Um, Why Is My Tattoo Turning Green? It's More Common Than You Think

There are so many reasons to get a tattoo. It can help define your individual nature, be a memorial to someone you've lost, and, let's be honest, can make you look super-cool. On the other hand, there are also a few reasons not to get the tattoo you've had in mind. For instance, your body art can eventually turn green. Yes, that's right, green. While it's not exactly ideal, it is more common than you might have assumed. That's because it occurs with perhaps the most popular color of ink that's used for tattoos. Jon Jon of Triple Diamond Tattoo told Bustle, "This only happens with black inks."

"It's simply the black ink being both absorbed by the body and fading over time, so there's less densely packed deposits of ink," Adal Ray of Majestic Tattoo NYC explained. How exactly this happens depends on various factors, such as the specific ink used for your tattoo. Jon Jon noted, "Every black ink is made differently, by different manufacturers with different base colors. There are blue blacks, gray blacks, black blacks, all types, and they will all age differently.
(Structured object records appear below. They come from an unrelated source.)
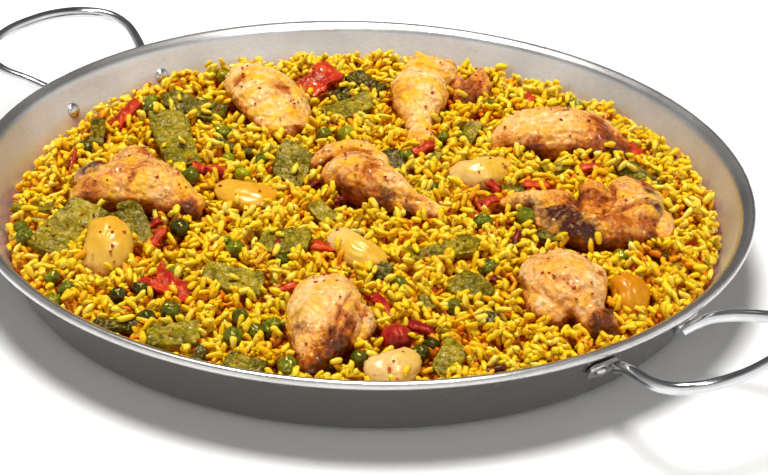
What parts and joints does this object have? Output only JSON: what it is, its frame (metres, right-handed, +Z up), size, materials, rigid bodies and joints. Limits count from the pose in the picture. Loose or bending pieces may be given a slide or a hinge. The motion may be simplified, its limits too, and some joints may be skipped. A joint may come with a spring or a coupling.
{
  "type": "paella in a pan",
  "caption": "Saffron rice paella with chicken, butter beans, flat green beans, peas and red pepper, in a round steel pan with two riveted wire handles.",
  "frame": {"origin": "centre of the pan's flat underside", "axes": "+Z up out of the pan; the two handles lie along X, with the nearer one on +X"},
  "size_m": [0.5214, 0.4, 0.0467],
  "materials": {
    "pan_steel": "brushed carbon steel sheet, satin, brighter on the rolled lip",
    "chrome_wire": "bright chromed wire and rivets",
    "saffron_rice": null,
    "roast_chicken": null,
    "butter_bean": null,
    "flat_bean": null,
    "red_pepper": null,
    "pea": null
  },
  "bodies": {
    "root": {"pan": "pan_steel", "handle_right": "chrome_wire", "handle_left": "chrome_wire", "rivet_right_1": "chrome_wire", "rivet_right_2": "chrome_wire", "rivet_left_1": "chrome_wire", "rivet_left_2": "chrome_wire", "rice": "saffron_rice", "chicken_broad_wing": "roast_chicken", "chicken_drumette_back": "roast_chicken", "chicken_scrap_back": "roast_chicken", "chicken_breast_right": "roast_chicken", "chicken_folded_wing": "roast_chicken", "chicken_wing_left": "roast_chicken", "chicken_drumette_middle": "roast_chicken", "chicken_wing_front": "roast_chicken", "chicken_wing_right": "roast_chicken", "butter_bean_1": "butter_bean", "butter_bean_2": "butter_bean", "butter_bean_3": "butter_bean", "butter_bean_4": "butter_bean", "butter_bean_5": "butter_bean", "butter_bean_6": "butter_bean", "flat_bean_1": "flat_bean", "flat_bean_2": "flat_bean", "flat_bean_3": "flat_bean", "flat_bean_4": "flat_bean", "flat_bean_5": "flat_bean", "flat_bean_6": "flat_bean", "flat_bean_7": "flat_bean", "flat_bean_8": "flat_bean", "flat_bean_9": "flat_bean", "flat_bean_10": "flat_bean", "flat_bean_11": "flat_bean", "flat_bean_12": "flat_bean", "flat_bean_13": "flat_bean", "flat_bean_14": "flat_bean", "flat_bean_15": "flat_bean", "flat_bean_16": "flat_bean", "flat_bean_17": "flat_bean", "flat_bean_18": "flat_bean", "flat_bean_19": "flat_bean", "flat_bean_20": "flat_bean", "flat_bean_21": "flat_bean", "pepper_1": "red_pepper", "pepper_2": "red_pepper", "pepper_3": "red_pepper", "pepper_4": "red_pepper", "pepper_5": "red_pepper", "pepper_6": "red_pepper", "pepper_7": "red_pepper", "pepper_8": "red_pepper", "cherry_tomato": "red_pepper", "pea_1": "pea", "pea_2": "pea", "pea_3": "pea", "pea_4": "pea", "pea_5": "pea", "pea_6": "pea", "pea_7": "pea"}
  },
  "joints": []
}
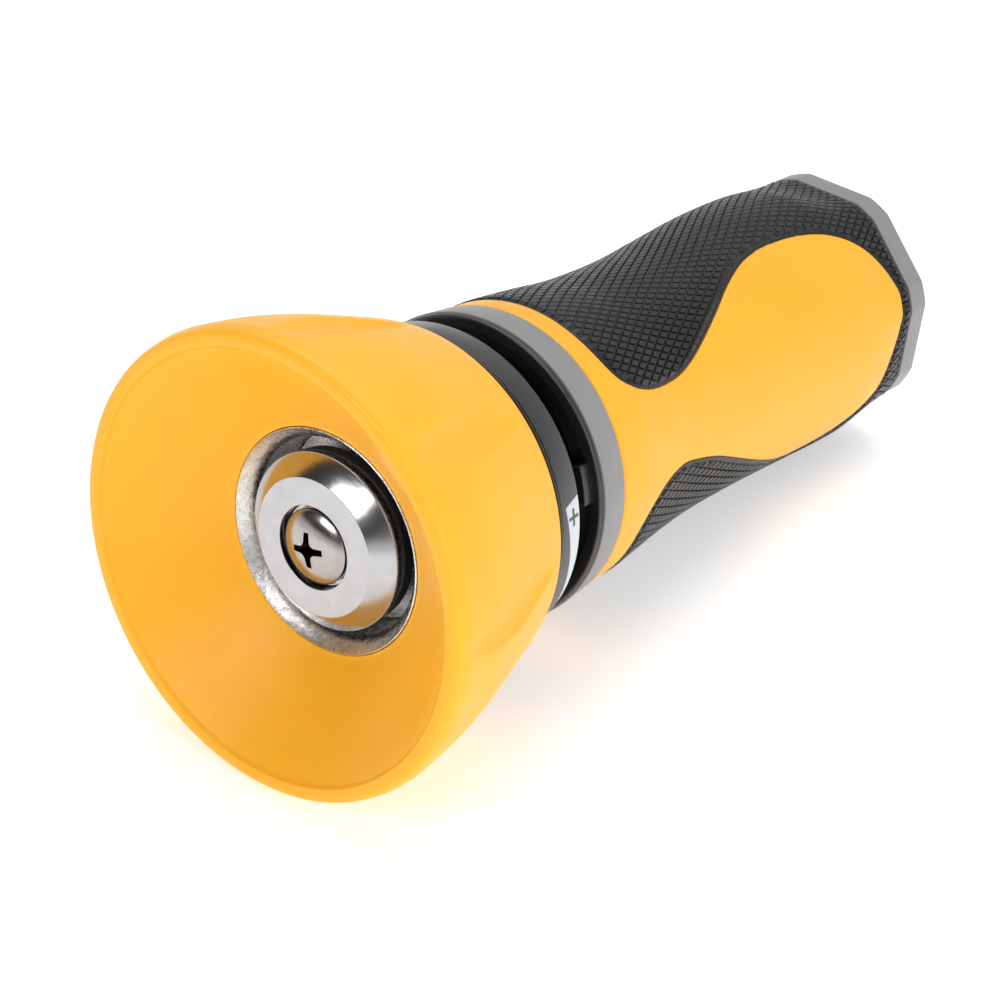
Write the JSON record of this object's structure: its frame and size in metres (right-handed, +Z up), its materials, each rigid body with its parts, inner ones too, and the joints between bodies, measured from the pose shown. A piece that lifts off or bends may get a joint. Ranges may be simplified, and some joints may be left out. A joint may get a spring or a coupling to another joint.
{
  "type": "hose spray nozzle",
  "caption": "Twist-head hose nozzle: a flared bell turns on a rubber-gripped handle, moving the outlet along a fixed tip disc to set or shut off the water.",
  "frame": {"origin": "centre of the nozzle's box, on the surface it lies on, under the middle of its length", "axes": "+Y from the spray end towards the hose end, +Z up, +X towards the side panel that faces slightly upwards; the nozzle's own axis leans 5.73 degrees down towards +Y"},
  "size_m": [0.076, 0.165, 0.0755],
  "materials": {
    "bell_plastic": "satin golden-yellow soft moulding",
    "panel_plastic": "satin golden-yellow hard plastic",
    "grip_rubber": "matt black rubber with a fine raised diamond waffle",
    "black_plastic": "satin black",
    "grey_plastic": "satin mid grey",
    "cast_metal": "bright rough die casting",
    "plated_metal": "turned and polished plate",
    "tube_metal": "machined",
    "inlet_metal": "machined brass",
    "seal_rubber": "smooth black seal rubber",
    "label": "pale silver print"
  },
  "bodies": {
    "handle": {"stop_clip": "tube_metal", "pointer_collar": "black_plastic", "front_ring": "grey_plastic", "handle_shell": "panel_plastic", "handle_core": "black_plastic", "grip_upper": "grip_rubber", "grip_lower": "grip_rubber", "end_cap": "grey_plastic", "inlet_insert": "inlet_metal", "hose_washer": "seal_rubber", "inlet_seal": "seal_rubber", "water_tube": "tube_metal", "barrel_seal_front": "seal_rubber", "barrel_seal_rear": "seal_rubber", "valve_stem": "tube_metal", "stem_spider": "tube_metal", "stem_nut": "tube_metal", "spider_clip": "tube_metal", "tip_disc": "plated_metal", "tip_gasket": "seal_rubber", "tip_screw": "plated_metal"},
    "stop_ring": {"stop_ring": "black_plastic"},
    "head": {"bell": "bell_plastic", "outlet_barrel": "cast_metal", "indicator_ring": "black_plastic", "indicator_label": "label"}
  },
  "joints": [
    {"name": "head_turn", "type": "hinge", "parent": "handle", "child": "stop_ring", "pos_m": [0, -0.02596, 0.03275], "axis": [0, 0.995, -0.0998], "range_deg": [-225, 12]},
    {"name": "head_travel", "type": "slide", "parent": "stop_ring", "child": "head", "axis": [0, 0.995, -0.0998], "range_m": [-0.00602, 0.00034]}
  ],
  "couplings": [
    {"joint": "head_travel", "follows": "head_turn", "m_per_rad": 0.0015279}
  ]
}
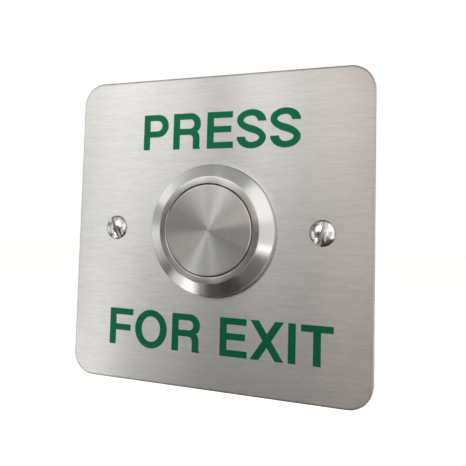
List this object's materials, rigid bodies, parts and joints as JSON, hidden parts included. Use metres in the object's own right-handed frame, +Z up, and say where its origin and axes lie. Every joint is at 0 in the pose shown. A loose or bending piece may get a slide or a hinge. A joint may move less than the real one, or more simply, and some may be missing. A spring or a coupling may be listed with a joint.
{
  "type": "door exit button",
  "caption": "Square steel wall plate with rounded corners and a large round sprung push button in a polished bezel, words printed in green above and below, screw terminals behind.",
  "frame": {"origin": "the middle of the plate's back face, on the axis of the button", "axes": "+Z is up on the wall, the front faces -Y, and +Y runs into the wall along the button's axis and the fixing screws"},
  "size_m": [0.086, 0.0341, 0.086],
  "materials": {
    "plate_steel": "stainless, brushed from side to side",
    "legend_green": "printed ink, satin",
    "screw_steel": "stainless, polished",
    "bezel_steel": "stainless, turned and polished",
    "cap_steel": "stainless, spun finish",
    "spring_steel": "drawn spring wire and strip, bright",
    "zinc_steel": "zinc plated, satin",
    "nickel_brass": "nickel plated, satin",
    "terminal_brass": "bare, satin",
    "bridge_copper": "copper strip, bright",
    "contact_silver": "silver plated rivets, bright",
    "seal_rubber": "black, matt",
    "plunger_plastic": "moulded, red",
    "block_plastic": "moulded, black, fine grain"
  },
  "bodies": {
    "housing": {"face_plate": "plate_steel", "legend_print": "legend_green", "fixing_screws": "screw_steel", "bezel_body": "bezel_steel", "bezel_gasket": "seal_rubber", "lock_washer": "zinc_steel", "mounting_nut": "nickel_brass", "return_spring": "spring_steel", "block_housing": "block_plastic", "rest_terminal_left": "terminal_brass", "rest_terminal_right": "terminal_brass", "pressed_terminal_left": "terminal_brass", "pressed_terminal_right": "terminal_brass", "fixed_contacts": "contact_silver", "terminal_base": "block_plastic", "base_circlip": "spring_steel", "wire_screws": "zinc_steel", "clamp_washers": "zinc_steel"},
    "button": {"push_cap": "cap_steel", "cap_seal": "seal_rubber", "stem_clip": "spring_steel", "plunger": "plunger_plastic", "contact_spring": "spring_steel", "contact_bridge": "bridge_copper", "bridge_contacts": "contact_silver"}
  },
  "joints": [
    {"name": "button_travel", "type": "slide", "parent": "housing", "child": "button", "axis": [0, 1, 0], "range_m": [0, 0.0025], "stiffness_N_per_m": 780, "springref_m": -0.00305, "deforming": ["return_spring"]}
  ]
}
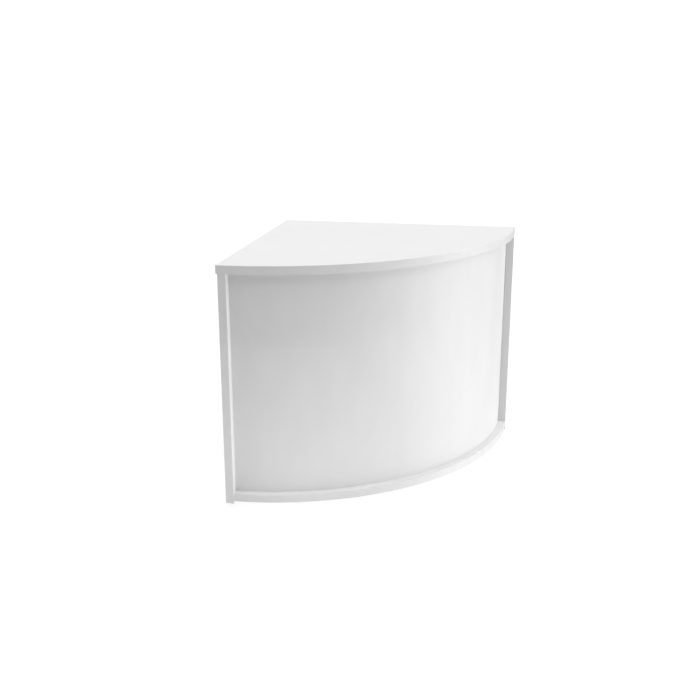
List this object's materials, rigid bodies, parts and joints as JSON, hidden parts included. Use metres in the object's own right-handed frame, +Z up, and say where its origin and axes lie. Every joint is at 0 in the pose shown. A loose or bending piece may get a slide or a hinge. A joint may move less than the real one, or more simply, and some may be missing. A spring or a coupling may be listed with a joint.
{
  "type": "corner counter unit",
  "caption": "Quarter-round corner counter unit with a curved recessed fascia, flat worktop and upright end panels on levelling feet.",
  "frame": {"origin": "centre of the unit's square plan, on the floor", "axes": "+Z up; -X out of the left end panel; +Y out of the right end panel; the curved front faces +X and -Y"},
  "size_m": [0.8, 0.8, 0.74],
  "materials": {
    "melamine_board": "matt white melamine-faced chipboard",
    "abs_edging": "satin white edging strip",
    "laminated_mdf": "matt white laminate on bendable MDF",
    "raw_mdf": "raw MDF",
    "beech": "raw beech",
    "zinc_cam": "die-cast zinc alloy",
    "zinc_plated_steel": "zinc-plated",
    "white_plastic": "satin white",
    "black_nylon": "moulded nylon"
  },
  "bodies": {
    "carcass": {"worktop": "melamine_board", "worktop_curved_edging": "abs_edging", "worktop_left_edging": "abs_edging", "worktop_right_edging": "abs_edging", "left_end_panel": "melamine_board", "right_end_panel": "melamine_board", "left_panel_front_edging": "abs_edging", "right_panel_front_edging": "abs_edging", "left_panel_rear_edging": "abs_edging", "base_panel": "melamine_board", "base_curved_edging": "abs_edging", "curved_fascia": "laminated_mdf", "worktop_cams": "zinc_cam", "worktop_cam_bolts": "zinc_plated_steel", "worktop_dowels": "beech", "base_cams": "zinc_cam", "base_cam_bolts": "zinc_plated_steel", "base_dowels": "beech", "base_cam_caps": "white_plastic", "corner_cams": "zinc_cam", "corner_cam_bolts": "zinc_plated_steel", "corner_dowels": "beech", "left_link_sleeves": "zinc_plated_steel", "right_link_sleeves": "zinc_plated_steel", "foot_inserts": "zinc_plated_steel", "centre_foot_block": "raw_mdf"},
    "left_front_foot_pad": {"left_front_foot_pad": "black_nylon"},
    "left_front_foot_stem": {"left_front_foot_stem": "zinc_plated_steel"},
    "left_rear_foot_pad": {"left_rear_foot_pad": "black_nylon"},
    "left_rear_foot_stem": {"left_rear_foot_stem": "zinc_plated_steel"},
    "right_front_foot_pad": {"right_front_foot_pad": "black_nylon"},
    "right_front_foot_stem": {"right_front_foot_stem": "zinc_plated_steel"},
    "right_rear_foot_pad": {"right_rear_foot_pad": "black_nylon"},
    "right_rear_foot_stem": {"right_rear_foot_stem": "zinc_plated_steel"},
    "centre_foot_pad": {"centre_foot_pad": "black_nylon"},
    "centre_foot_stem": {"centre_foot_stem": "zinc_plated_steel"}
  },
  "joints": [
    {"name": "left_front_foot_travel", "type": "slide", "parent": "carcass", "child": "left_front_foot_pad", "axis": [0, 0, -1], "range_m": [0, 0.01]},
    {"name": "left_front_foot_turn", "type": "hinge", "parent": "left_front_foot_pad", "child": "left_front_foot_stem", "pos_m": [-0.3835, -0.319, 0.01], "axis": [0, 0, -1], "range_deg": [0, 2880]},
    {"name": "left_rear_foot_travel", "type": "slide", "parent": "carcass", "child": "left_rear_foot_pad", "axis": [0, 0, -1], "range_m": [0, 0.01]},
    {"name": "left_rear_foot_turn", "type": "hinge", "parent": "left_rear_foot_pad", "child": "left_rear_foot_stem", "pos_m": [-0.3835, 0.316, 0.01], "axis": [0, 0, -1], "range_deg": [0, 2880]},
    {"name": "right_front_foot_travel", "type": "slide", "parent": "carcass", "child": "right_front_foot_pad", "axis": [0, 0, -1], "range_m": [0, 0.01]},
    {"name": "right_front_foot_turn", "type": "hinge", "parent": "right_front_foot_pad", "child": "right_front_foot_stem", "pos_m": [0.319, 0.3835, 0.01], "axis": [0, 0, -1], "range_deg": [0, 2880]},
    {"name": "right_rear_foot_travel", "type": "slide", "parent": "carcass", "child": "right_rear_foot_pad", "axis": [0, 0, -1], "range_m": [0, 0.01]},
    {"name": "right_rear_foot_turn", "type": "hinge", "parent": "right_rear_foot_pad", "child": "right_rear_foot_stem", "pos_m": [-0.291, 0.3835, 0.01], "axis": [0, 0, -1], "range_deg": [0, 2880]},
    {"name": "centre_foot_travel", "type": "slide", "parent": "carcass", "child": "centre_foot_pad", "axis": [0, 0, -1], "range_m": [0, 0.01]},
    {"name": "centre_foot_turn", "type": "hinge", "parent": "centre_foot_pad", "child": "centre_foot_stem", "pos_m": [0.1077, -0.1077, 0.01], "axis": [0, 0, -1], "range_deg": [0, 2880]}
  ],
  "couplings": [
    {"joint": "left_front_foot_turn", "follows": "left_front_foot_travel", "rad_per_m": 5026.5},
    {"joint": "left_rear_foot_turn", "follows": "left_rear_foot_travel", "rad_per_m": 5026.5},
    {"joint": "right_front_foot_turn", "follows": "right_front_foot_travel", "rad_per_m": 5026.5},
    {"joint": "right_rear_foot_turn", "follows": "right_rear_foot_travel", "rad_per_m": 5026.5},
    {"joint": "centre_foot_turn", "follows": "centre_foot_travel", "rad_per_m": 5026.5}
  ]
}
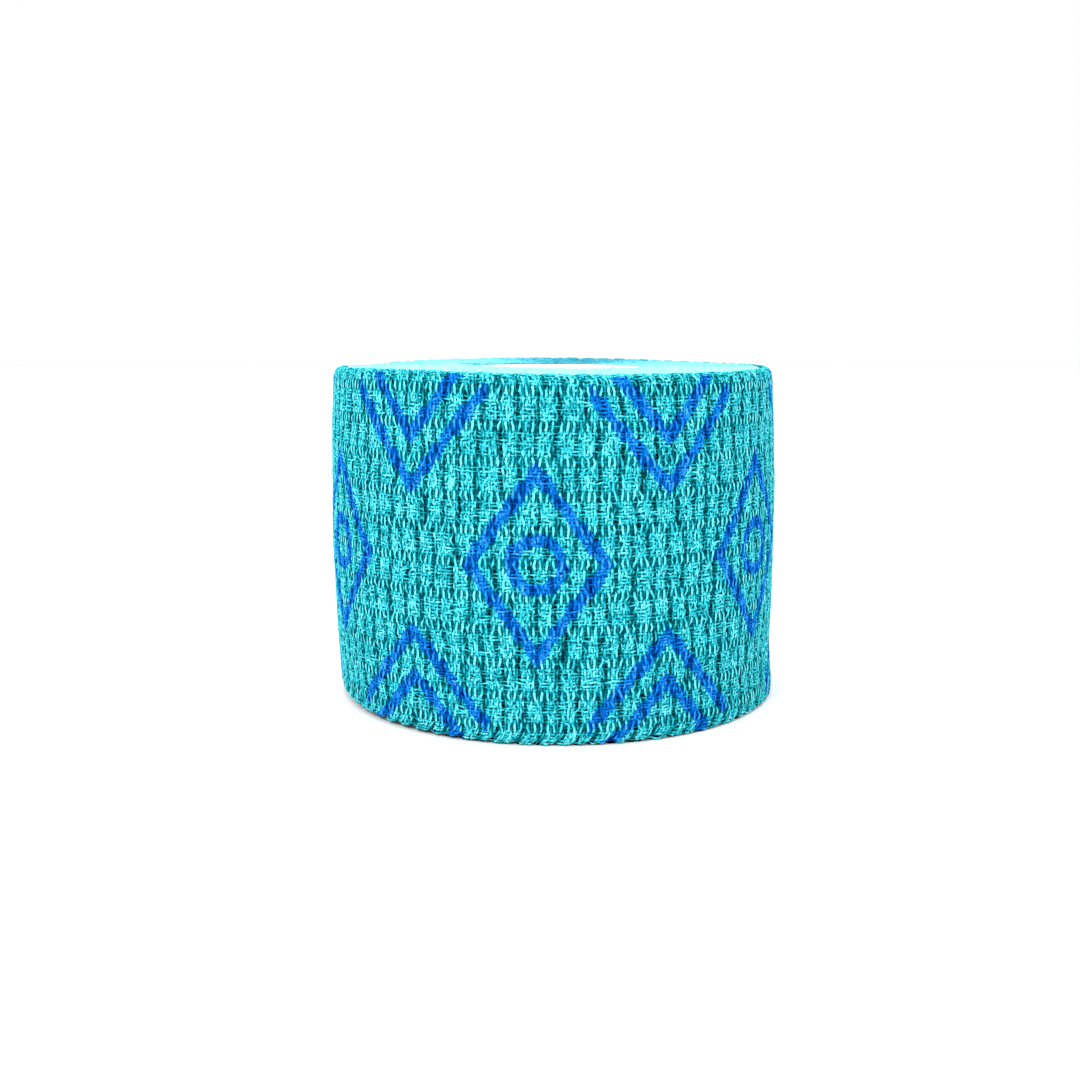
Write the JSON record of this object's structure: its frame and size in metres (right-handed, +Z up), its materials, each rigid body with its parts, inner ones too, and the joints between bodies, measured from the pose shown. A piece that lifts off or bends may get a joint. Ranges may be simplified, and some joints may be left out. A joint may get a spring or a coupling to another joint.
{
  "type": "weightlifting tape roll",
  "caption": "Roll of crinkled elastic cotton tape for wrapping fingers and thumbs, wound on a white core and standing on one end.",
  "frame": {"origin": "middle of the roll's base, on its axis, at the height of the surface it stands on", "axes": "+Z up along the roll's axis, -Y towards the side that is seen from the front, away from the tape's outer end"},
  "size_m": [0.0685, 0.0689, 0.05],
  "materials": {
    "elastic_cotton_tape": "crinkled plain weave of dyed cotton and elastic yarns, matt, with a blue ink print",
    "white_core_board": "matt white paperboard, cut square"
  },
  "bodies": {
    "root": {"tape_roll": "elastic_cotton_tape", "core_tube": "white_core_board"}
  },
  "joints": []
}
Age of the tattoo, sun exposure, location, and ink brand all are factors in this."

Although you might be a little worried about what this means for the tattoos you already have or want to get, there are fortunately some ways to prevent — or at least delay — your tattoo from turning green.

Protect your tattoo to prevent color changes

In the same way that your skin will change over time, the same will happen to your tattoos. Of course, there are certain steps that you can take to keep them looking good for as long as possible. This includes preventing them from turning green.

First, if you haven't gotten the tattoo yet, then you might want to put a little extra thought into the placement. Although some areas of the body are rather protected, there are other spots where the tattoos won't age as well because they're more vulnerable. This is due to the fact that your clothes might be more likely to rub against the skin and cause the tattooed skin cells — and, in turn, the pigmented ink — to fall away, according to Custom Tattoo Design. If your tattoos are also in an exposed place on your body, you'll want to use a fair share of sunscreen or simply keep the ink covered when you're outside as the sun can cause your tattoos to fade and the color to gradually change.

While offering your tattoos this important TLC, you may indeed be able to hold on to the original color for quite a long time. However, if your tattoo does start to turn green, it's not the end of the world. A talented tattoo artist can swoop in to save the day and bring your tattoo back to life.

You can fix a tattoo that's gone green

If you take care of your tattoos, you can expect them to look fabulous for years to come. We're talking about a full decade or two if you're lucky, according to Authority Tattoo. Yet, there's no doubt that eventually, the permanent ink will succumb to time and change even if you've done whatever you can to keep them in ideal shape. Granted, that doesn't mean you have to simply accept having weirdly green body art for the rest of your life. Instead, you can have them fixed.

Along with dealing with any issues around the color, a tattoo artist will be able to redefine the images in your art by redoing any lines that have become blurry and redoing any shading that's faded away. While they may not be able to make your tattoo look exactly the way it did when it was first done, it will likely look much better than it would without a good touch-up.

Of course, in the same way you should always research the artist you choose to create your tattoos, you'll also want to look into the pro who might fix up your ink. After all, not all artists are willing or able to take on touch-ups, and you definitely want to work with someone who's experienced at dealing with aged tattoos that may be faded and blurry, or not to mention green.